> _What is needed_
Take the lines from the one bearing "Write part 4" to the one bearing "LIP_SHARE = 0.35", inclusive, and reproduce them exactly; include no other line.

> _Dataset records_

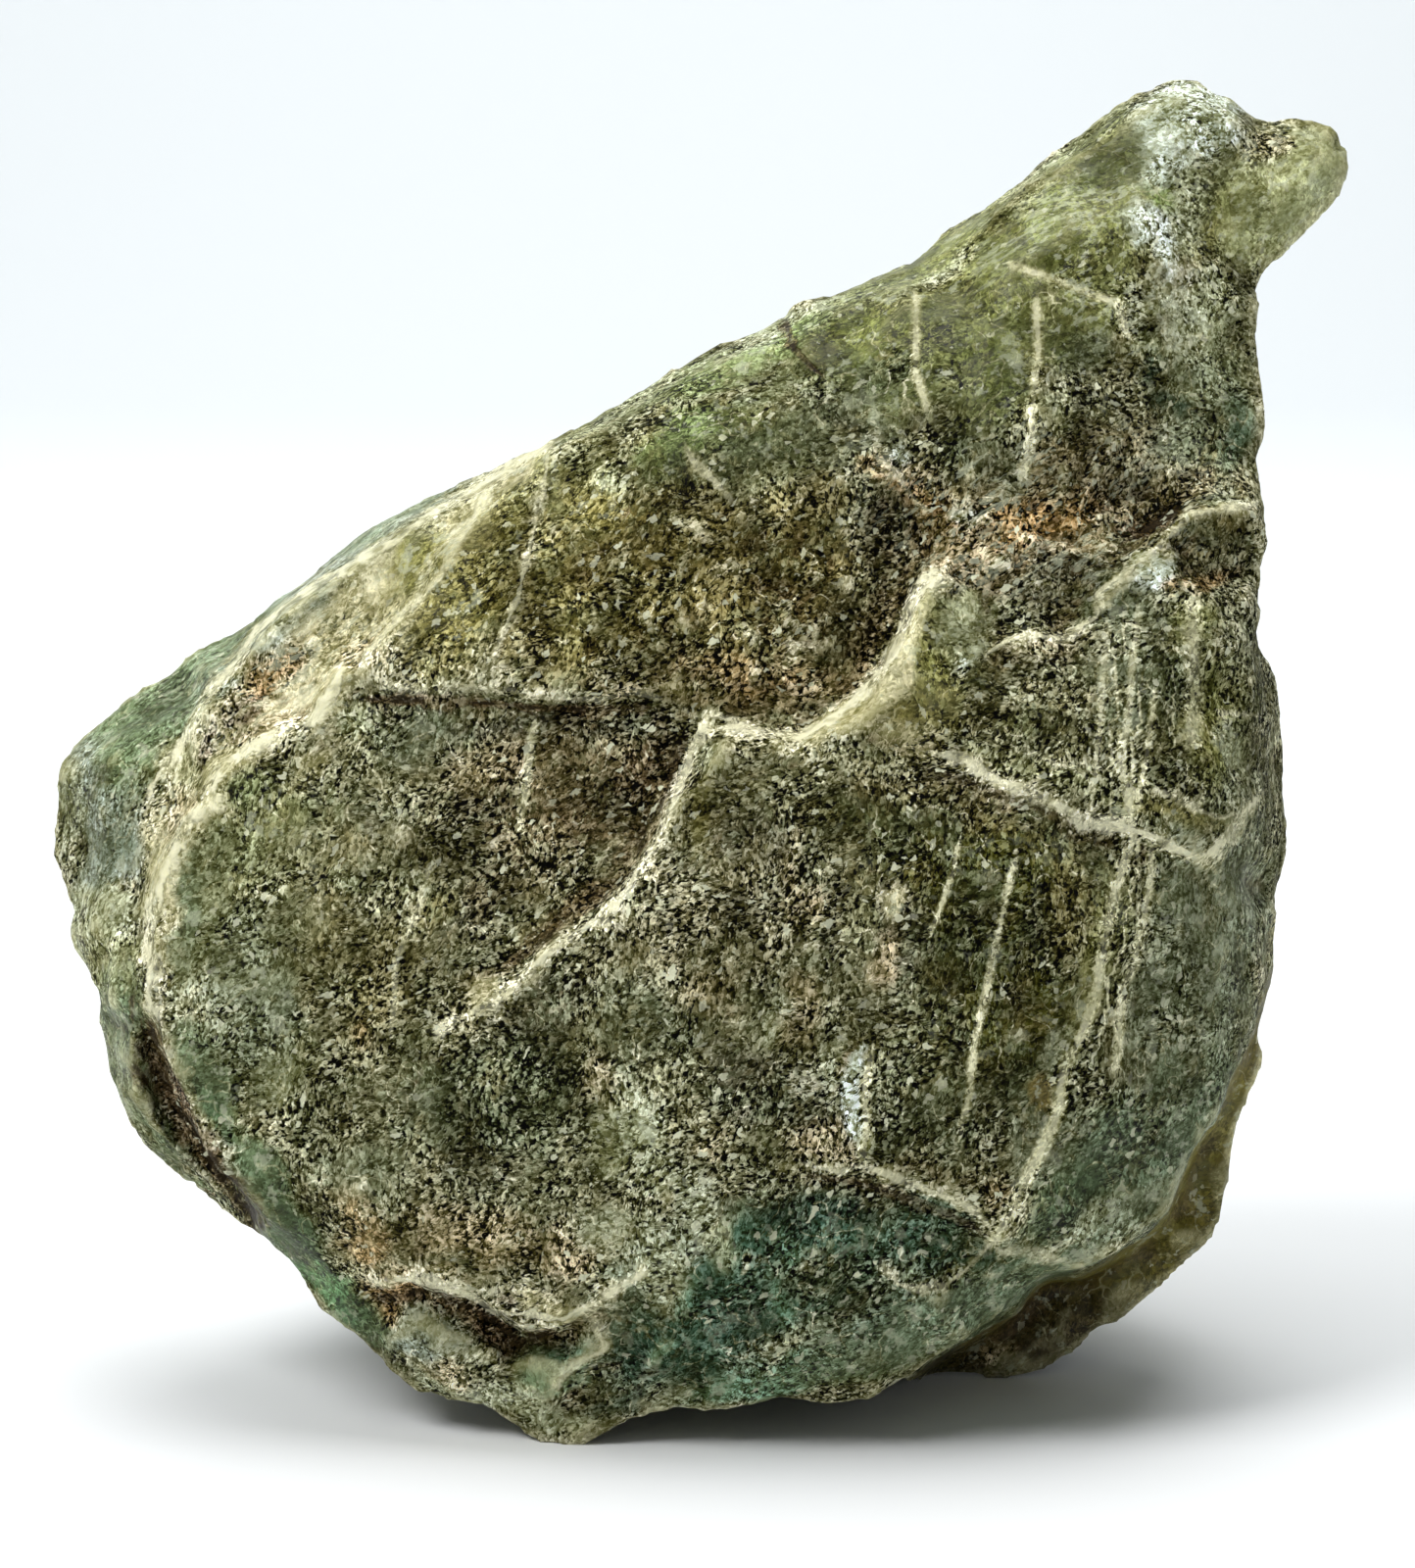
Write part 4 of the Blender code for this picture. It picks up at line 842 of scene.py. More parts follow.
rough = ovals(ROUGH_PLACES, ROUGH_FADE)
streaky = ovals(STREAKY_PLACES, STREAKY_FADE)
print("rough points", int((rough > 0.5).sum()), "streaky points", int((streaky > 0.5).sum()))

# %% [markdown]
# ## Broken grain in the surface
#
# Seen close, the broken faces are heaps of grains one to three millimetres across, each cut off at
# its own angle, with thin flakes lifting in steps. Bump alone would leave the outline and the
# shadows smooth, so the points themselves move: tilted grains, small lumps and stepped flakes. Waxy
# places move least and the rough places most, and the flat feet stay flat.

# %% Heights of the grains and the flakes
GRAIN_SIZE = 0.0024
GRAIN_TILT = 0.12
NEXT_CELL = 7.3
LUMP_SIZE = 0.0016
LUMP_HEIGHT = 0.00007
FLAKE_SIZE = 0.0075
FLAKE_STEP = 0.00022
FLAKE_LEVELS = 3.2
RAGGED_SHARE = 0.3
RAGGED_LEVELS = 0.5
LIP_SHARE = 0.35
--
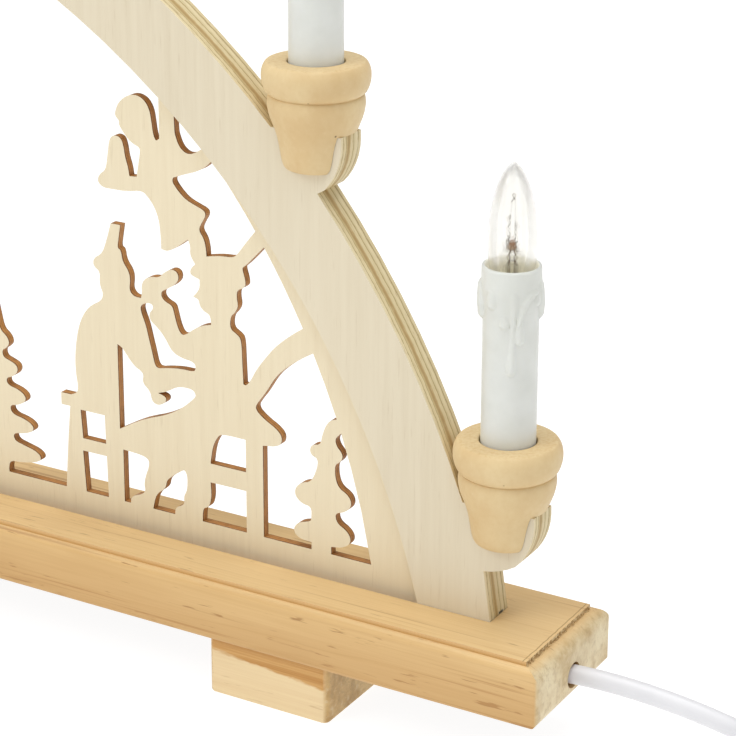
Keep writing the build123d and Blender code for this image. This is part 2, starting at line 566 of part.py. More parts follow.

> _Task result_
Write part 4 of the Blender code for this picture. It picks up at line 842 of scene.py. More parts follow.
rough = ovals(ROUGH_PLACES, ROUGH_FADE)
streaky = ovals(STREAKY_PLACES, STREAKY_FADE)
print("rough points", int((rough > 0.5).sum()), "streaky points", int((streaky > 0.5).sum()))

# %% [markdown]
# ## Broken grain in the surface
#
# Seen close, the broken faces are heaps of grains one to three millimetres across, each cut off at
# its own angle, with thin flakes lifting in steps. Bump alone would leave the outline and the
# shadows smooth, so the points themselves move: tilted grains, small lumps and stepped flakes. Waxy
# places move least and the rough places most, and the flat feet stay flat.

# %% Heights of the grains and the flakes
GRAIN_SIZE = 0.0024
GRAIN_TILT = 0.12
NEXT_CELL = 7.3
LUMP_SIZE = 0.0016
LUMP_HEIGHT = 0.00007
FLAKE_SIZE = 0.0075
FLAKE_STEP = 0.00022
FLAKE_LEVELS = 3.2
RAGGED_SHARE = 0.3
RAGGED_LEVELS = 0.5
LIP_SHARE = 0.35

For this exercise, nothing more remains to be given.